Bermudian politician

Derrick V. Burgess is a Bermudian politician, former labour union leader and hotel executive. The Hon. Derrick V. Burgess was elected Deputy Leader of the Progressive Labour Party and Deputy Premier of Bermuda on 28 October 2010, immediately following the election of the Hon. Paula Cox, JP, MP as Premier of Bermuda. Four days later, he was named Minister of Public Works.

A graduate from the now-closed Robert Crawford School in Prospect, Mr Burgess earned a Diploma in Hotel Management from the Lewis Hotel School in Washington, D.C., and has pursued programmes of study at Bermuda College, the City College of Chicago, the University of Maryland, the Lewis Hotel School in Washington, D.C., and the George Meany Labour College, also in Washington, D.C.
Having commenced his career as a busboy at the now defunct Coral Island Hotel, he rose to the post of General Manager. He later worked at the now defunct Holiday Inn, later Loews Bermuda, later Club Med Hotel, and at the Hamilton Princess Hotel. In addition, he has served as Director of Human Resources at Grotto Bay Beach Resort.
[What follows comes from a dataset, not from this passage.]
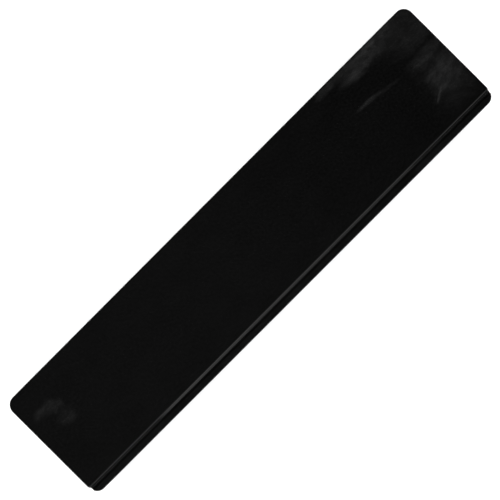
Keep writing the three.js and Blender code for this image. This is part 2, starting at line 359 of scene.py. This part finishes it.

Known for his background in the unions, he held the full-time post of President of the Bermuda Industrial Union [BIU]. His involvement in trade unionism commenced upon his election as shop steward at the Holiday Inn Hotel. In October 2001, he was elected First Vice President of the Caribbean Congress of Labour, the first Bermudian to hold that position.

He has travelled extensively throughout the United States and the Caribbean, and Geneva, Switzerland wearing the hat of a trade unionist. In December 2004, Mr. Burgess was re-elected to the position of 1st Vice President for the Caribbean Congress of Labour.

He was first elected to Parliament in February 1998 during a by-election representing constituency 5, Hamilton East. On 1 September 2006, he was appointed Minister of Labour, Home Affairs and Public Safety, with his Ministry re-configured as the Ministry of Labour and Immigration some three months later. Previous to being elected as Deputy Leader, he served in the capacity of Minister of Works & Engineering.

A member of St. Phillip's A.M.E. Church, Derrick Burgess is married to the former Brenda Walker of St. George's, and they have three children, two foster children and five grandchildren.

Commission of Inquiry

On 6 October 2017, Derrick Burgess gave testimony to the Bermuda Commission of Inquiry under Sir Anthony Evans looking into financial irregularities in the Auditor General's Report. Mr. Burgess' testimony was abrasive and unhelpful labelling the commission a "Lynch Mob".